28. Lee, Higginson & Company Bank Building

AKA: Bank of American International Building
Location: 37-41 Broad Street
Built: 1929
Architect: Cross & Cross
National Register Number: 06000476
Listed: June 7, 2006
Visited: August 31 and September 28, 2007

Lee, Higginson & Co. Building panorama

What people seem to remember of Lee, Higginson & Company, if they remember it all, is how it was eventually laid low by Swedish match king Ivar Kreuger's fraud. (A empire built on matches! It's like right out of Ben Katchor!) Lee Hig only spent a couple of years in this valuable piece of real estate (it cost $3.7 million) and sold it at a loss ($2.2 million) to the New York Stock Exchange, who sold it to a bank in 1941 for an even more hair-raising loss ($400,000!!).

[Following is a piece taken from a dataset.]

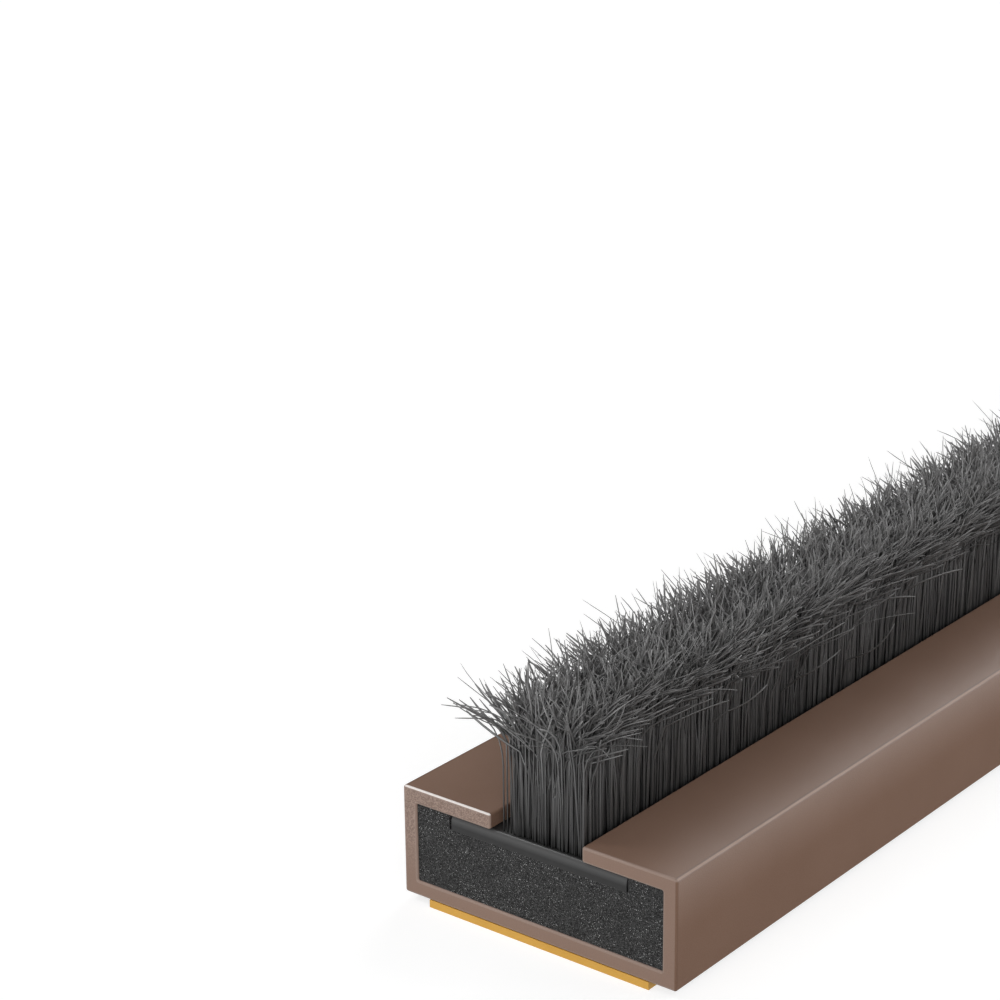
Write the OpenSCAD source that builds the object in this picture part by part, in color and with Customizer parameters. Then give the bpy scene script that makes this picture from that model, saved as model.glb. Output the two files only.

Until recently, the building had off-price apparel retailer Conway (Get it? Conway!) on the first floor, a mortifying loss of face for this elegant building. Today, the students of Claremont Prep School run through it, and the super-awesome Deco banking hall is used for the kind of private events unconnected sclhubs like myself don't get invited to. You can see a little bit of it from the outside: maybe one column, mosiaced with vines. Along with the midlevel Zodiac medallions on the exterior front, those vines are a near-subliminal advertisement for pagan nature worship hidden in the building's overall message of Classical Style stability and permanence.